* Scripts that build objects *
────────

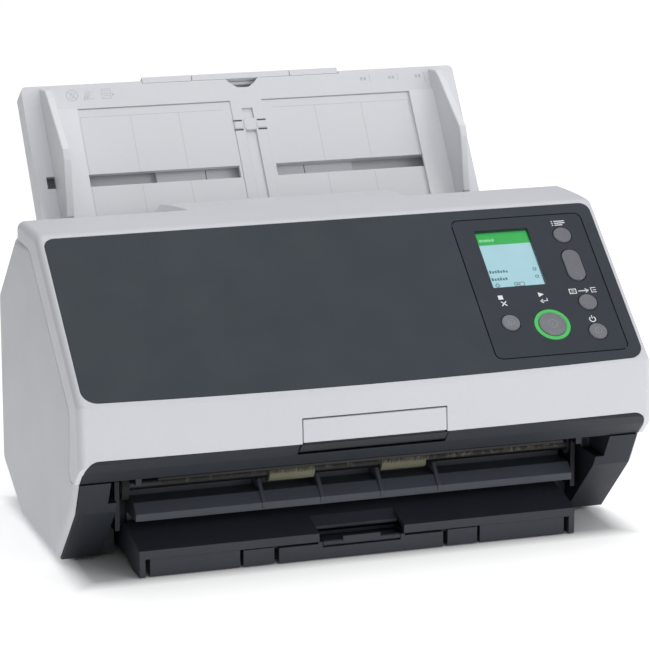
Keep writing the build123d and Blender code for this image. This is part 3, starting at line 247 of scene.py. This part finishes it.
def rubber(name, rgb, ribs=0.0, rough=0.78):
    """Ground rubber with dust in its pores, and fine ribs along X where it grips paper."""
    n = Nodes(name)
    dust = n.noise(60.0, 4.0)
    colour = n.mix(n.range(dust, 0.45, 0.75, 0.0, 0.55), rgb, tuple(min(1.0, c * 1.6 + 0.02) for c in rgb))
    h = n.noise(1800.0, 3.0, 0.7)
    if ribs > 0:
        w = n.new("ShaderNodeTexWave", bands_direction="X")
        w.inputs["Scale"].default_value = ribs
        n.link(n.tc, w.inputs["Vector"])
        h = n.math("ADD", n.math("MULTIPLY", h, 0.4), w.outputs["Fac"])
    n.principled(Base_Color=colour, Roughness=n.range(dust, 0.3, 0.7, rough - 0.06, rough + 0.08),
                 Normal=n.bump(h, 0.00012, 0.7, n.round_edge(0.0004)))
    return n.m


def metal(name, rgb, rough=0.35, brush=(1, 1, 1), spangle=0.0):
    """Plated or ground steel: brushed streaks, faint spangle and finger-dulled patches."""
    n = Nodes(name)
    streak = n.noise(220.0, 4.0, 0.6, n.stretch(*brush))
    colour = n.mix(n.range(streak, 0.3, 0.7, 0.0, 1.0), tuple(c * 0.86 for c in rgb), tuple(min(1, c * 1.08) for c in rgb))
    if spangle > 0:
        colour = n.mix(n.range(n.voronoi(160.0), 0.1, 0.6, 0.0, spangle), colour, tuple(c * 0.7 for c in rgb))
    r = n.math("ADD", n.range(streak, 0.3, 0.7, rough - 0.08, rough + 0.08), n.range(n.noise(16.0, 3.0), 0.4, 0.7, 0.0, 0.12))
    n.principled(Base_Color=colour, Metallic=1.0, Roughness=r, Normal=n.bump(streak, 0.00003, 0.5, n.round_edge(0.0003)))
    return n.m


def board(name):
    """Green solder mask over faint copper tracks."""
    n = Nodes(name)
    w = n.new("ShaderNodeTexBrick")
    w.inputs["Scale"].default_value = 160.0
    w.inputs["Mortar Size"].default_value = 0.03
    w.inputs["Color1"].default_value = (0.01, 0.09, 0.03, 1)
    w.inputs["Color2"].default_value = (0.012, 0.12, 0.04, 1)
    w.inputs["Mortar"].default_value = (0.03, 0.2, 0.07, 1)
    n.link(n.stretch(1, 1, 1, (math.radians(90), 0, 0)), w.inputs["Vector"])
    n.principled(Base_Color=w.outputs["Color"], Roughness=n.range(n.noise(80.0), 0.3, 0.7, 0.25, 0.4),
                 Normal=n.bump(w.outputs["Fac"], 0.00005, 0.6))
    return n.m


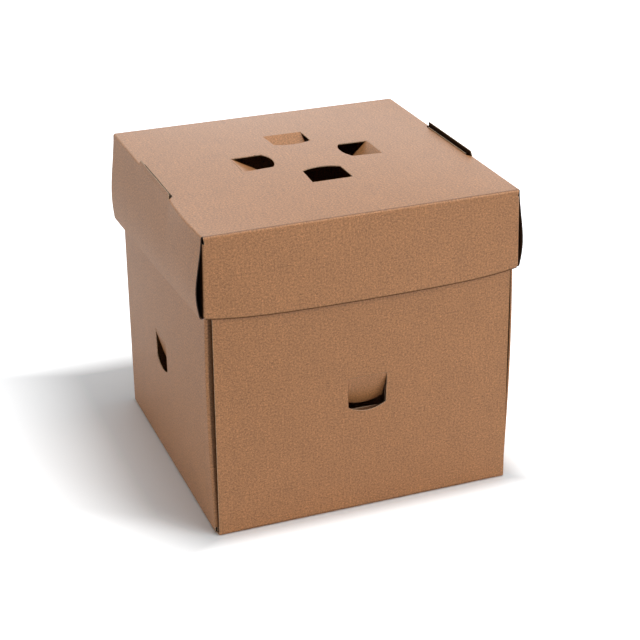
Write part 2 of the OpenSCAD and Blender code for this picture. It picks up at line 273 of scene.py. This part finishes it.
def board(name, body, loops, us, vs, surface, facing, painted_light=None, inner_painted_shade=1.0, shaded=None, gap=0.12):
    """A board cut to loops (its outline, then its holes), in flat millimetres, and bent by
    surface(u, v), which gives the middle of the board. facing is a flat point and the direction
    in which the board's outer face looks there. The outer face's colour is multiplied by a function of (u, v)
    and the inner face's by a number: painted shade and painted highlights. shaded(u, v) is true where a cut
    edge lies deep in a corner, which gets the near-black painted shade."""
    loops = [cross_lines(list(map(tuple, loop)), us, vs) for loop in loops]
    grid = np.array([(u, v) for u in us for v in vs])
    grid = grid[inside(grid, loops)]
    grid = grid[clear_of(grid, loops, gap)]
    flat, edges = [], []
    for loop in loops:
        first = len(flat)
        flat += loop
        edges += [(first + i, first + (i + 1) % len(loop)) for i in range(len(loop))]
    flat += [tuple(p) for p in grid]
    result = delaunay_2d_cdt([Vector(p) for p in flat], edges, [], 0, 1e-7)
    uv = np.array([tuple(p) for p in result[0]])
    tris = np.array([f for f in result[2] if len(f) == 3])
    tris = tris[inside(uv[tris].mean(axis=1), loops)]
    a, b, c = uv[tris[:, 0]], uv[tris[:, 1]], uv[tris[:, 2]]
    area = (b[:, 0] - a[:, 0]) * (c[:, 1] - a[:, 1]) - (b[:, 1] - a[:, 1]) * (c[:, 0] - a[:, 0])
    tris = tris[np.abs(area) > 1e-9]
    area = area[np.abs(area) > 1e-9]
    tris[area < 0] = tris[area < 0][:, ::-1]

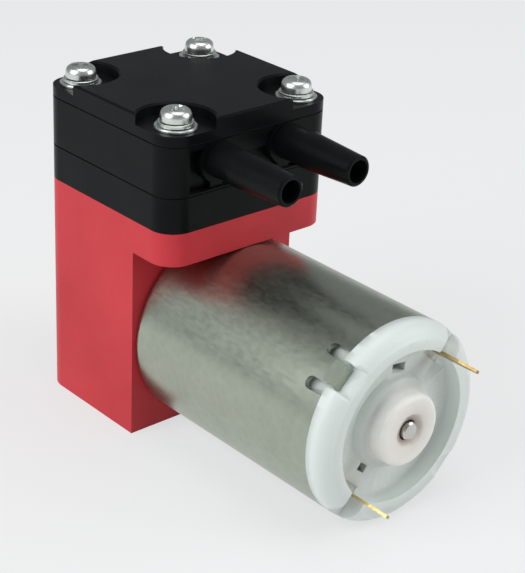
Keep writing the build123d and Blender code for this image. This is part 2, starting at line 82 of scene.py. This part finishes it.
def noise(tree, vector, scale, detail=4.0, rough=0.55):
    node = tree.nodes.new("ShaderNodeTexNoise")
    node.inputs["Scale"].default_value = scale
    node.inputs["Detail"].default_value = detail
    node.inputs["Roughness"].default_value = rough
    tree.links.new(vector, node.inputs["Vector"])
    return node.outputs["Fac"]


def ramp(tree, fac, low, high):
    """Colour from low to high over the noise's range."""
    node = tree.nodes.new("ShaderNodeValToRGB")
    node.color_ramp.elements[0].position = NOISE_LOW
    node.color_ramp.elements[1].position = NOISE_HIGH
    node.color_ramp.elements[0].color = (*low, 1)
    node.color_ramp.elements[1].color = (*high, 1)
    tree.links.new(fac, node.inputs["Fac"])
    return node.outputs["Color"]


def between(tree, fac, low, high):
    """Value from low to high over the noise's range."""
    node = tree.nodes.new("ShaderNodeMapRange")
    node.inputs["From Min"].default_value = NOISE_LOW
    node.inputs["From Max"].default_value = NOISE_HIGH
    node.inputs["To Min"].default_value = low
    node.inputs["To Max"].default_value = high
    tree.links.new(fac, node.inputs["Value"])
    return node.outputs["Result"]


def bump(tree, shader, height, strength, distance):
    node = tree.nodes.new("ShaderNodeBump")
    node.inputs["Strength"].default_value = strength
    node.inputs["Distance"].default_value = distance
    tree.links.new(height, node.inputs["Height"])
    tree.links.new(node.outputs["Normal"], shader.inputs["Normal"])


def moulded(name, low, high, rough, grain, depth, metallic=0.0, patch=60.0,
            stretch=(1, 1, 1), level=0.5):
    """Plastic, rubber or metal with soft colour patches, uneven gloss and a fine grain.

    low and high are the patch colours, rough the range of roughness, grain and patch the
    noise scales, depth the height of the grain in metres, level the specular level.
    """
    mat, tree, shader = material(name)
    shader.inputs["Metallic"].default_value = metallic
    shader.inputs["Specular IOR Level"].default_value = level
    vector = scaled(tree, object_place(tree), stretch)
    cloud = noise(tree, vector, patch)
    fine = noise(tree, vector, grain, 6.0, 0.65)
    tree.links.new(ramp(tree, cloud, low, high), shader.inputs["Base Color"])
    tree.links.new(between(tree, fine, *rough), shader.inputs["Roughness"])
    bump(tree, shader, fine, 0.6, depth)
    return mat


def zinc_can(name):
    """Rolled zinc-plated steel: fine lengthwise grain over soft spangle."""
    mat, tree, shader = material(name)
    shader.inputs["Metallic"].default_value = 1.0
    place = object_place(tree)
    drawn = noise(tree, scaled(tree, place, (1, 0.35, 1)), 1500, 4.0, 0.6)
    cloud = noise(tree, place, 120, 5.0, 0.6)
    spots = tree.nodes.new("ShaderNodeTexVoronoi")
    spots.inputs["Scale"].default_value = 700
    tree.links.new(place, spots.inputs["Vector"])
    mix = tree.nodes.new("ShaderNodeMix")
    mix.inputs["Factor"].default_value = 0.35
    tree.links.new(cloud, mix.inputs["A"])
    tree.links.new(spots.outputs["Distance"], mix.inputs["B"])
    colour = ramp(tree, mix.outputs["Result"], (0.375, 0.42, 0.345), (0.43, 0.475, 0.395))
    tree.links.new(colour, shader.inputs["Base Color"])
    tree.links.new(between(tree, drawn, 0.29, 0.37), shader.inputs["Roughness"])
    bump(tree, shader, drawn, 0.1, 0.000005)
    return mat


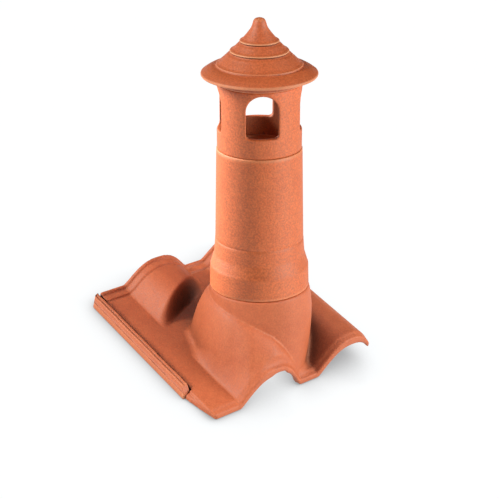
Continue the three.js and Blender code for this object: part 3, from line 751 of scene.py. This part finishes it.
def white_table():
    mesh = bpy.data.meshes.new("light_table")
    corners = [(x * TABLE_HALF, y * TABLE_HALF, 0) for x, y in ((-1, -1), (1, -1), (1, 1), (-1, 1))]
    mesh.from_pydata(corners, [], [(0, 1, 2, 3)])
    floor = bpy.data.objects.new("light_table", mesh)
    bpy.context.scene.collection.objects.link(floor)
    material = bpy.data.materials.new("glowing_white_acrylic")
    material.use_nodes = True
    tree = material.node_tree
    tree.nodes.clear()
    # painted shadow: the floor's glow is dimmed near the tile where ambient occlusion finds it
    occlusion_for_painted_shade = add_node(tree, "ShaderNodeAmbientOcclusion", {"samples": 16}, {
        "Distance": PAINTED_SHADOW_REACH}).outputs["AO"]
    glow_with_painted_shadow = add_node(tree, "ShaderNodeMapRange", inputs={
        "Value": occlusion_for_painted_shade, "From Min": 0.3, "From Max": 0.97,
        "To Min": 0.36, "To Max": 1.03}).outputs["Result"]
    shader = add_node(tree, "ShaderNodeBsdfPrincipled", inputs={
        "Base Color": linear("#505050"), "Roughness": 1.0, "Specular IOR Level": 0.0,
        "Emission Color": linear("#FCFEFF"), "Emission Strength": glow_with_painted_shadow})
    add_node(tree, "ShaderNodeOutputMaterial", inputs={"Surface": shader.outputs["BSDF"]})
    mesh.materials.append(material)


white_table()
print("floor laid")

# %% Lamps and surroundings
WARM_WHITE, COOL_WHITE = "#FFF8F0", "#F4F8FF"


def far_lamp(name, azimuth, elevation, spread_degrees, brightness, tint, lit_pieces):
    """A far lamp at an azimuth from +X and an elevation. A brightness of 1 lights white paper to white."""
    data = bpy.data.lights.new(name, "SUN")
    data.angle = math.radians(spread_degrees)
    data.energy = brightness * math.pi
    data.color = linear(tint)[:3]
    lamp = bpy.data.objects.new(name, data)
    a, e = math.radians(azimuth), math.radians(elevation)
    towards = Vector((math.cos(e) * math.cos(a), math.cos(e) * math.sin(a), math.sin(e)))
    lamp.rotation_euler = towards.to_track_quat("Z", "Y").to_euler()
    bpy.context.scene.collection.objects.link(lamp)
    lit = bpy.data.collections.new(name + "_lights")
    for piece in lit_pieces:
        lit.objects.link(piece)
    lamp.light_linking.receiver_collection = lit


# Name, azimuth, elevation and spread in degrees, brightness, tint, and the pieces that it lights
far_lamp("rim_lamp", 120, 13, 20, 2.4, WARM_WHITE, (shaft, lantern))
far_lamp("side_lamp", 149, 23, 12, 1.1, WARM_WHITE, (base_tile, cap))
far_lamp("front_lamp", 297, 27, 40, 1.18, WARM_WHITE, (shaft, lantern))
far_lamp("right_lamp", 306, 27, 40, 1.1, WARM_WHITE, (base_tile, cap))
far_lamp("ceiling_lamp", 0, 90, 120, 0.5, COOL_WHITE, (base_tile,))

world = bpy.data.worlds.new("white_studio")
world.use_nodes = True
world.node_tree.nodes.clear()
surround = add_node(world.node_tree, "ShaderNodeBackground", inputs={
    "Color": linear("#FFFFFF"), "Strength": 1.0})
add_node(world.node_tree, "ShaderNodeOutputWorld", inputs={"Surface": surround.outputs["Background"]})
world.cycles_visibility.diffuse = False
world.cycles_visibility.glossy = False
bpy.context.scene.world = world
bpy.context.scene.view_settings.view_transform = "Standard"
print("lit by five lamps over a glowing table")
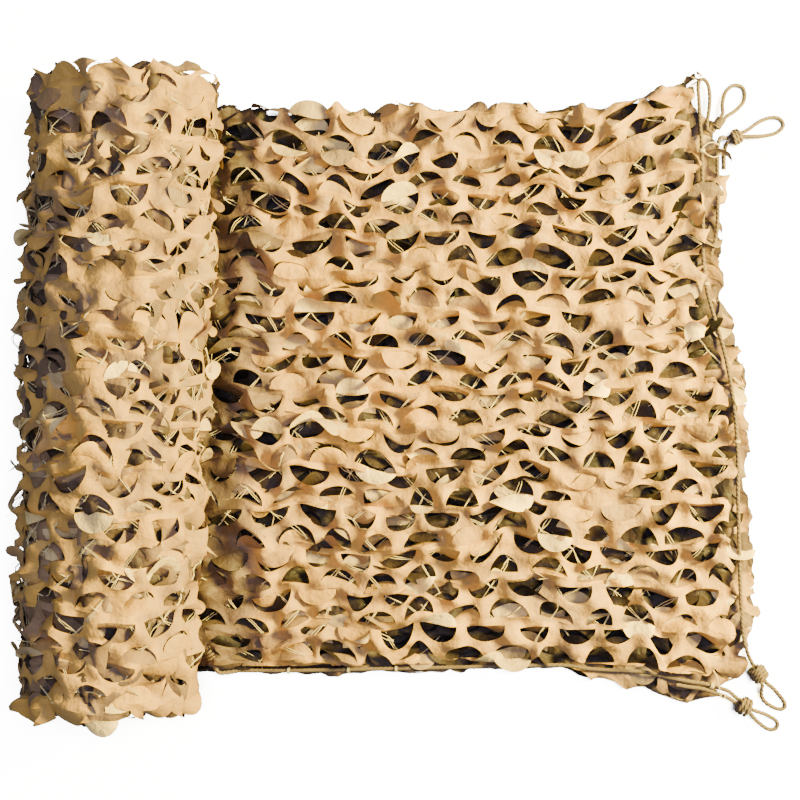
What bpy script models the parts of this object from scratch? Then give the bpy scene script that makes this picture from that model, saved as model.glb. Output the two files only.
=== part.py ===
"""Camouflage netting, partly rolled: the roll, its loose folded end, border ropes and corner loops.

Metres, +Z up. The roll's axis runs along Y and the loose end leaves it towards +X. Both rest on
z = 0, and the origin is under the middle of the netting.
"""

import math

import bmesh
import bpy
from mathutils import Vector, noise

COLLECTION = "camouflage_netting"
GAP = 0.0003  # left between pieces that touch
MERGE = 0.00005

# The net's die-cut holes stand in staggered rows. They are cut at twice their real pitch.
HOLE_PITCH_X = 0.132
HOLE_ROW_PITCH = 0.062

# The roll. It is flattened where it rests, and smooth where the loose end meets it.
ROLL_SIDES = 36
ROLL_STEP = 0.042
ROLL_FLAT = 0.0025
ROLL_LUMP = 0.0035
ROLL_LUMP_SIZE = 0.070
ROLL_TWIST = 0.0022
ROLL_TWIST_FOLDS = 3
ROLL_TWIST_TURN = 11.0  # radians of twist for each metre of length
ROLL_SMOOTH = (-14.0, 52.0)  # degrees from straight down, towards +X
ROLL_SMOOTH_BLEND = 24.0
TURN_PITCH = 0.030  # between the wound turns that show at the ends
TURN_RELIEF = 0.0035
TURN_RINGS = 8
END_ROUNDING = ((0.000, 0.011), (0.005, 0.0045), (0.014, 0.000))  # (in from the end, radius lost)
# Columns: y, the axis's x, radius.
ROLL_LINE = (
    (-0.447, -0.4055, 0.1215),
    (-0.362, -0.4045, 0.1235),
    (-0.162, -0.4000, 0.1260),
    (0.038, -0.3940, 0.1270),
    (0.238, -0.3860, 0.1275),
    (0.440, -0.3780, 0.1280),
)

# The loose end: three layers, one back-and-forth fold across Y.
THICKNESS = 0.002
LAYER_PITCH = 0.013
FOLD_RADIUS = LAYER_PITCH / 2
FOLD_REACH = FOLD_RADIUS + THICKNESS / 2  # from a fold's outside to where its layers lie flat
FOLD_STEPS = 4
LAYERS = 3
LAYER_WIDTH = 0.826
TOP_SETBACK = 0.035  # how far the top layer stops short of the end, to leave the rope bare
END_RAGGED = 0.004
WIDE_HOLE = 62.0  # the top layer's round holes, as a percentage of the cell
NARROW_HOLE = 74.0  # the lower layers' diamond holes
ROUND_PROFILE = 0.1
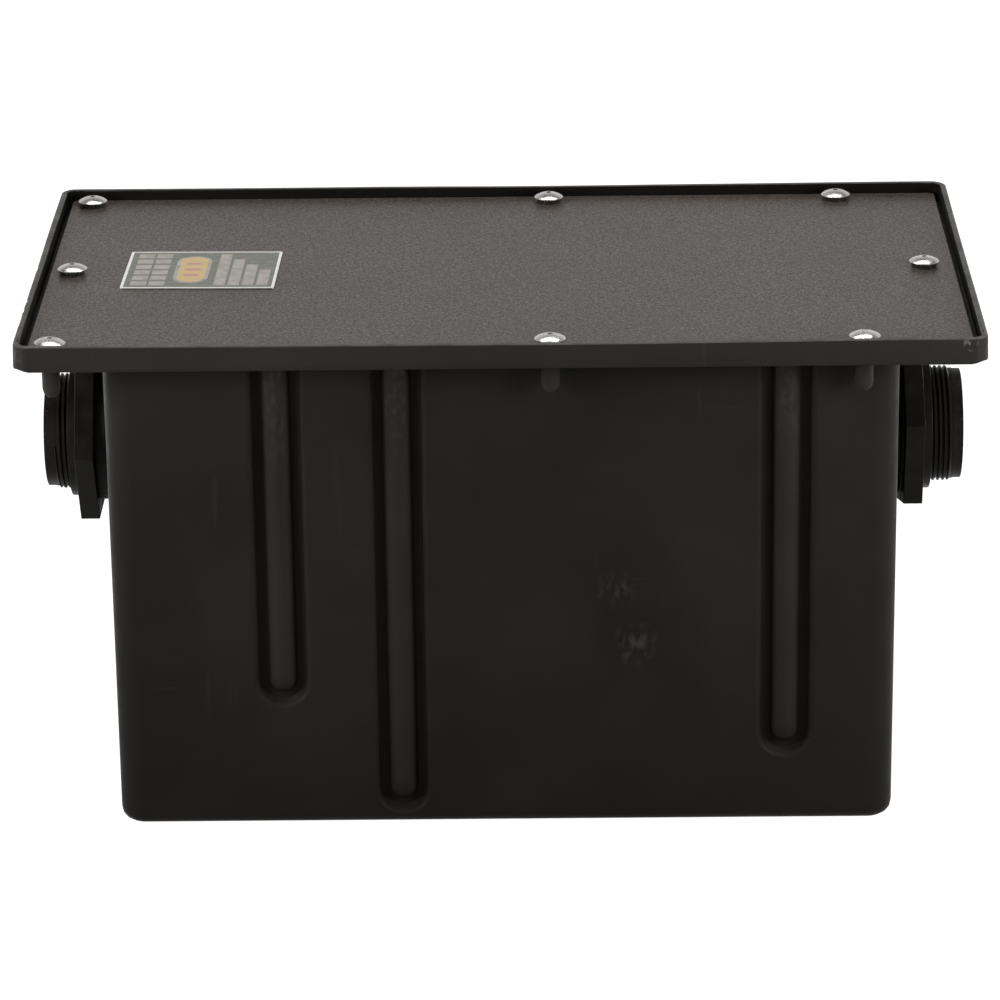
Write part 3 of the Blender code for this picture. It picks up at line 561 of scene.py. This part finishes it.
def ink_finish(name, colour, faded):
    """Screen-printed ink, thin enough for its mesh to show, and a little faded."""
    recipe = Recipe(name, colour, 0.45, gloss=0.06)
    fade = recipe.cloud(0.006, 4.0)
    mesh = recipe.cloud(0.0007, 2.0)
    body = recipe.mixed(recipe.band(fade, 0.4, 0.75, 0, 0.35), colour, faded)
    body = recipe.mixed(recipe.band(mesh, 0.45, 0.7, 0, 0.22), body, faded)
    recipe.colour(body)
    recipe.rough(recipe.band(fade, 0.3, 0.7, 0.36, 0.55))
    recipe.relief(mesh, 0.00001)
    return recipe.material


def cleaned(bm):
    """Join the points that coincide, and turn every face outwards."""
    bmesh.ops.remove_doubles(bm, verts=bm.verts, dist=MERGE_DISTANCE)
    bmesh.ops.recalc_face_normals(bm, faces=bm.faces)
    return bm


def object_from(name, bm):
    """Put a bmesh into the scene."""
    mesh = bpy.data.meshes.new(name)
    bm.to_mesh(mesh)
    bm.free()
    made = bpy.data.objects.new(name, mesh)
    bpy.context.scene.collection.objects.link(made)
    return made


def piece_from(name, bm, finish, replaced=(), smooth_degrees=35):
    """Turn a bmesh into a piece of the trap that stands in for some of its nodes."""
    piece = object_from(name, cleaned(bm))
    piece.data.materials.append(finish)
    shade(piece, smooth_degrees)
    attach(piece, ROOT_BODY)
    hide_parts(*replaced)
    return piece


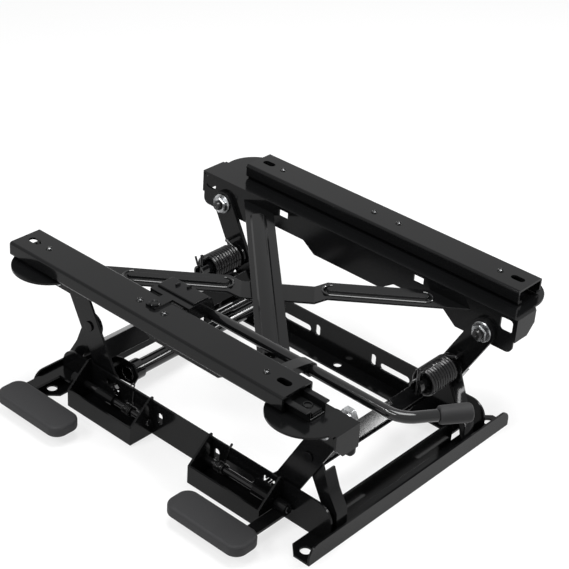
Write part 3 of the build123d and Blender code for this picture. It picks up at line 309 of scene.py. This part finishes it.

────────

* Task requirements *
Copy out precisely the lines that begin at the line containing "Write part 3 of the Blender" and end at the line containing "return recipe.material", including both; write nothing else.

* The response *
Write part 3 of the Blender code for this picture. It picks up at line 561 of scene.py. This part finishes it.
def ink_finish(name, colour, faded):
    """Screen-printed ink, thin enough for its mesh to show, and a little faded."""
    recipe = Recipe(name, colour, 0.45, gloss=0.06)
    fade = recipe.cloud(0.006, 4.0)
    mesh = recipe.cloud(0.0007, 2.0)
    body = recipe.mixed(recipe.band(fade, 0.4, 0.75, 0, 0.35), colour, faded)
    body = recipe.mixed(recipe.band(mesh, 0.45, 0.7, 0, 0.22), body, faded)
    recipe.colour(body)
    recipe.rough(recipe.band(fade, 0.3, 0.7, 0.36, 0.55))
    recipe.relief(mesh, 0.00001)
    return recipe.material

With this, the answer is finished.